Written problem
Would you return all of this data exactly, leaving nothing out?

— START OF Data lines —

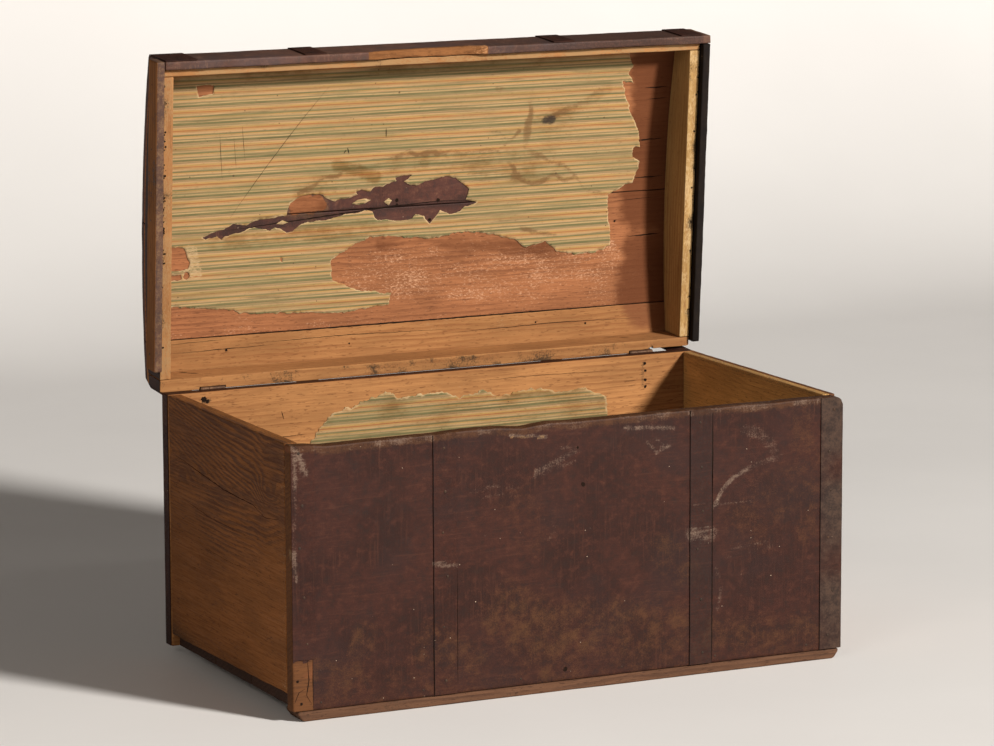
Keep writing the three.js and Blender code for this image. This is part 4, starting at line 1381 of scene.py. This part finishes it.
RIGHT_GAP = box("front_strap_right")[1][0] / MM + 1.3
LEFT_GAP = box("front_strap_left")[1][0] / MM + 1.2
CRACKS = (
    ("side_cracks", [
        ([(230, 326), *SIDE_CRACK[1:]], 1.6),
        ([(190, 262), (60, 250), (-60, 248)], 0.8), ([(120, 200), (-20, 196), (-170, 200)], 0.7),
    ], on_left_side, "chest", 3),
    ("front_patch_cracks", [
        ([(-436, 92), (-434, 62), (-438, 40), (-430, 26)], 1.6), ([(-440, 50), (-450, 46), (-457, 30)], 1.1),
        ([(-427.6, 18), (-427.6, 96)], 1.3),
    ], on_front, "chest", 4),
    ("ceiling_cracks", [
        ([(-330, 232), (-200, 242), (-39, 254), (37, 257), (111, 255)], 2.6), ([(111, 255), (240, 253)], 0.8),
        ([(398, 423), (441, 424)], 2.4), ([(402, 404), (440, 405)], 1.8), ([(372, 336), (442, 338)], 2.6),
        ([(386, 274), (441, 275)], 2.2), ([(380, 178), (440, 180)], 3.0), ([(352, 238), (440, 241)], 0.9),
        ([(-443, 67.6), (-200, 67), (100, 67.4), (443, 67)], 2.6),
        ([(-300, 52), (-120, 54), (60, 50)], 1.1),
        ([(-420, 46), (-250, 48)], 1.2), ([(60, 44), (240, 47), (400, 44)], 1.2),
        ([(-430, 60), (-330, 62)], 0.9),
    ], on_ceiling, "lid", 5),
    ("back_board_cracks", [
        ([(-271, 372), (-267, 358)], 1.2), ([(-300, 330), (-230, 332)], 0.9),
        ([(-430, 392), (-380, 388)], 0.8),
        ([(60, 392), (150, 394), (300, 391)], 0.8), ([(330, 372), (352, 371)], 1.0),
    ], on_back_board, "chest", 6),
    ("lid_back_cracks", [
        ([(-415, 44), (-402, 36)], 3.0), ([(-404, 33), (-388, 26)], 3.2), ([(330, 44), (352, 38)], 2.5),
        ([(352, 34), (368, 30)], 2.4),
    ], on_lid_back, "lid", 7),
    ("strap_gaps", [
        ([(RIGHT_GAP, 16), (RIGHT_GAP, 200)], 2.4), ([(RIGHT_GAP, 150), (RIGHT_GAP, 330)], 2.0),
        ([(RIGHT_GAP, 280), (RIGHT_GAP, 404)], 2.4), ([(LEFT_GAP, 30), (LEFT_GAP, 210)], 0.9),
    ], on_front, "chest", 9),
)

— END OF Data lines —

Written solution
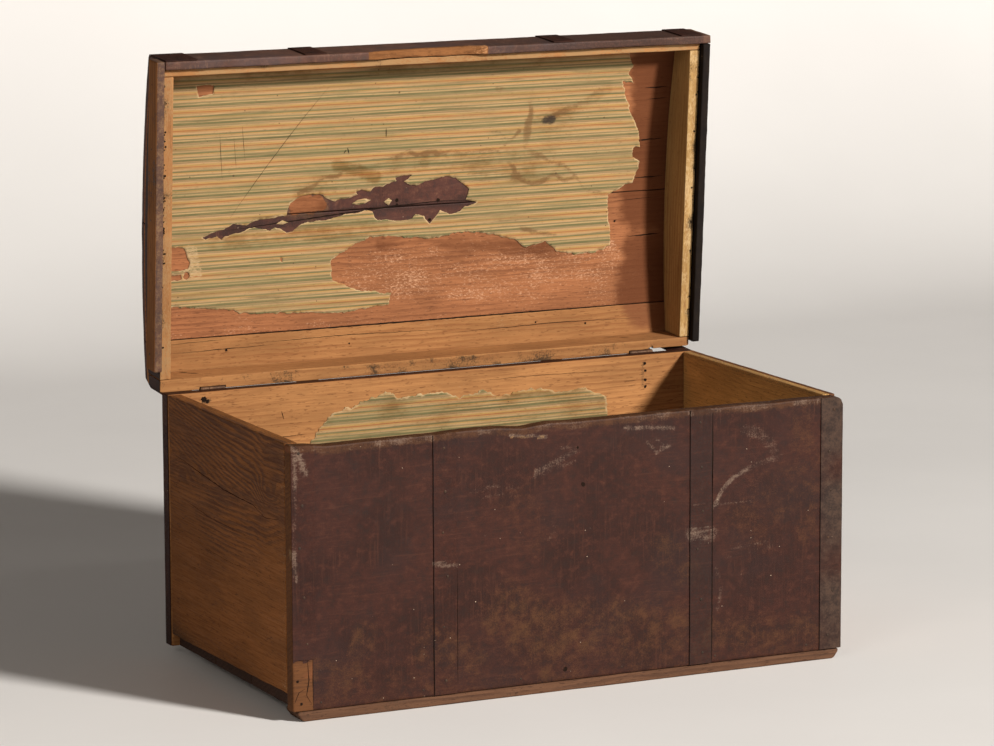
Keep writing the three.js and Blender code for this image. This is part 4, starting at line 1381 of scene.py. This part finishes it.
RIGHT_GAP = box("front_strap_right")[1][0] / MM + 1.3
LEFT_GAP = box("front_strap_left")[1][0] / MM + 1.2
CRACKS = (
    ("side_cracks", [
        ([(230, 326), *SIDE_CRACK[1:]], 1.6),
        ([(190, 262), (60, 250), (-60, 248)], 0.8), ([(120, 200), (-20, 196), (-170, 200)], 0.7),
    ], on_left_side, "chest", 3),
    ("front_patch_cracks", [
        ([(-436, 92), (-434, 62), (-438, 40), (-430, 26)], 1.6), ([(-440, 50), (-450, 46), (-457, 30)], 1.1),
        ([(-427.6, 18), (-427.6, 96)], 1.3),
    ], on_front, "chest", 4),
    ("ceiling_cracks", [
        ([(-330, 232), (-200, 242), (-39, 254), (37, 257), (111, 255)], 2.6), ([(111, 255), (240, 253)], 0.8),
        ([(398, 423), (441, 424)], 2.4), ([(402, 404), (440, 405)], 1.8), ([(372, 336), (442, 338)], 2.6),
        ([(386, 274), (441, 275)], 2.2), ([(380, 178), (440, 180)], 3.0), ([(352, 238), (440, 241)], 0.9),
        ([(-443, 67.6), (-200, 67), (100, 67.4), (443, 67)], 2.6),
        ([(-300, 52), (-120, 54), (60, 50)], 1.1),
        ([(-420, 46), (-250, 48)], 1.2), ([(60, 44), (240, 47), (400, 44)], 1.2),
        ([(-430, 60), (-330, 62)], 0.9),
    ], on_ceiling, "lid", 5),
    ("back_board_cracks", [
        ([(-271, 372), (-267, 358)], 1.2), ([(-300, 330), (-230, 332)], 0.9),
        ([(-430, 392), (-380, 388)], 0.8),
        ([(60, 392), (150, 394), (300, 391)], 0.8), ([(330, 372), (352, 371)], 1.0),
    ], on_back_board, "chest", 6),
    ("lid_back_cracks", [
        ([(-415, 44), (-402, 36)], 3.0), ([(-404, 33), (-388, 26)], 3.2), ([(330, 44), (352, 38)], 2.5),
        ([(352, 34), (368, 30)], 2.4),
    ], on_lid_back, "lid", 7),
    ("strap_gaps", [
        ([(RIGHT_GAP, 16), (RIGHT_GAP, 200)], 2.4), ([(RIGHT_GAP, 150), (RIGHT_GAP, 330)], 2.0),
        ([(RIGHT_GAP, 280), (RIGHT_GAP, 404)], 2.4), ([(LEFT_GAP, 30), (LEFT_GAP, 210)], 0.9),
    ], on_front, "chest", 9),
)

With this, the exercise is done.